YOUR INSTRUCTIONS — Reproduce all of the data exactly, with no line skipped.

SUPPLIED DATA —
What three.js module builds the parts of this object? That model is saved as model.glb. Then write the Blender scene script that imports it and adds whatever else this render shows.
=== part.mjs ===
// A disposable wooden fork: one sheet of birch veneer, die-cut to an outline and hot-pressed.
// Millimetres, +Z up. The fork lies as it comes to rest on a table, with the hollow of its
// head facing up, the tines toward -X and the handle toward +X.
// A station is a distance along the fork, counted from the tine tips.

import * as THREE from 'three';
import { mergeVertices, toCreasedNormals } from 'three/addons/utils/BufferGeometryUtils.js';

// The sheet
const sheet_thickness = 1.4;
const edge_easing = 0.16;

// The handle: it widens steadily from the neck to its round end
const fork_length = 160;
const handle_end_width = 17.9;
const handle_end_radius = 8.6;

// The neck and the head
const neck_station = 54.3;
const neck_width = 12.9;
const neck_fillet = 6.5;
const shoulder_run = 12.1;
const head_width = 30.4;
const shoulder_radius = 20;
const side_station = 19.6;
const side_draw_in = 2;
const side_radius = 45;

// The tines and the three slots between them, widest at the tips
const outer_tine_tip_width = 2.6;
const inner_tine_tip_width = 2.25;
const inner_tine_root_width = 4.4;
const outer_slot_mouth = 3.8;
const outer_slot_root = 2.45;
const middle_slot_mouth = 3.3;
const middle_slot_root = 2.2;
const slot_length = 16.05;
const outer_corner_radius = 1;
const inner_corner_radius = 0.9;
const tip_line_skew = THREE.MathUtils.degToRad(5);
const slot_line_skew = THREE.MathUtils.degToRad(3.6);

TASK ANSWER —
What three.js module builds the parts of this object? That model is saved as model.glb. Then write the Blender scene script that imports it and adds whatever else this render shows.
=== part.mjs ===
// A disposable wooden fork: one sheet of birch veneer, die-cut to an outline and hot-pressed.
// Millimetres, +Z up. The fork lies as it comes to rest on a table, with the hollow of its
// head facing up, the tines toward -X and the handle toward +X.
// A station is a distance along the fork, counted from the tine tips.

import * as THREE from 'three';
import { mergeVertices, toCreasedNormals } from 'three/addons/utils/BufferGeometryUtils.js';

// The sheet
const sheet_thickness = 1.4;
const edge_easing = 0.16;

// The handle: it widens steadily from the neck to its round end
const fork_length = 160;
const handle_end_width = 17.9;
const handle_end_radius = 8.6;

// The neck and the head
const neck_station = 54.3;
const neck_width = 12.9;
const neck_fillet = 6.5;
const shoulder_run = 12.1;
const head_width = 30.4;
const shoulder_radius = 20;
const side_station = 19.6;
const side_draw_in = 2;
const side_radius = 45;

// The tines and the three slots between them, widest at the tips
const outer_tine_tip_width = 2.6;
const inner_tine_tip_width = 2.25;
const inner_tine_root_width = 4.4;
const outer_slot_mouth = 3.8;
const outer_slot_root = 2.45;
const middle_slot_mouth = 3.3;
const middle_slot_root = 2.2;
const slot_length = 16.05;
const outer_corner_radius = 1;
const inner_corner_radius = 0.9;
const tip_line_skew = THREE.MathUtils.degToRad(5);
const slot_line_skew = THREE.MathUtils.degToRad(3.6);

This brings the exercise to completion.